Second, great talent begets great talent. Smart, capable individuals have the potential to attract their smart, capable peers. The problem is that they can’t do it in a doom-and-gloom environment. As of now, our tendency to talk about the weak state of Jewish professionals is creating an image that stands not only in contrast to the one frequently found on the ground, but in direct opposition to the one being formed by these young leaders – namely that the Jewish sector can be a place for those at the top of their game.

I admit that I see the clouds too. Evidence suggests our sector will need thousands more talented leaders in the coming years; what training we do offer is often misaligned with the evolving skill set needed to lead; and I often hear skepticism that a talented private sector technology or business professional would ever want to work in the Jewish community. (For more on the challenges and what we can do to address them, check out the Jewish Leadership Pipelines Alliance Report.)

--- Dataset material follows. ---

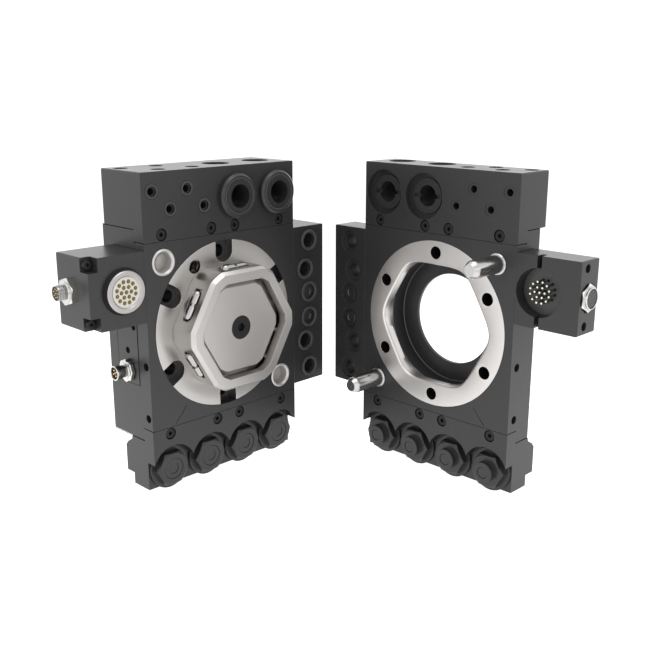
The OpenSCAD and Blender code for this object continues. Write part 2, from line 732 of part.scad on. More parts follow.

Yet, these realities need only be fleeting so long as we take the opportunity to create an environment that attracts qualified, passionate leaders to for-purpose work. This starts with celebrating and acknowledging the exceptional people we already have. As Gali Cooks, the Executive Director of the Jewish Leadership Pipelines Alliance says, we need to kvell more and kvetch less.

So let’s start now. Over the next several months, in the interest of drawing attention to our bright spots, we will be featuring thought pieces from young Jewish leaders like Jordan currently participating in the Schusterman Fellowship. The Fellowship launched this past spring in order to provide individuals committed to Jewish communal leadership access to a rigorous and customized professional development journey.

Through this series, we hope to share our view of the horizon and offer a glimpse of the kinds of leaders in our midst who are approaching their work with inspiring levels of care, strategy and heart. I have no doubt that their thought-provoking pieces will show that the sun is shining after all.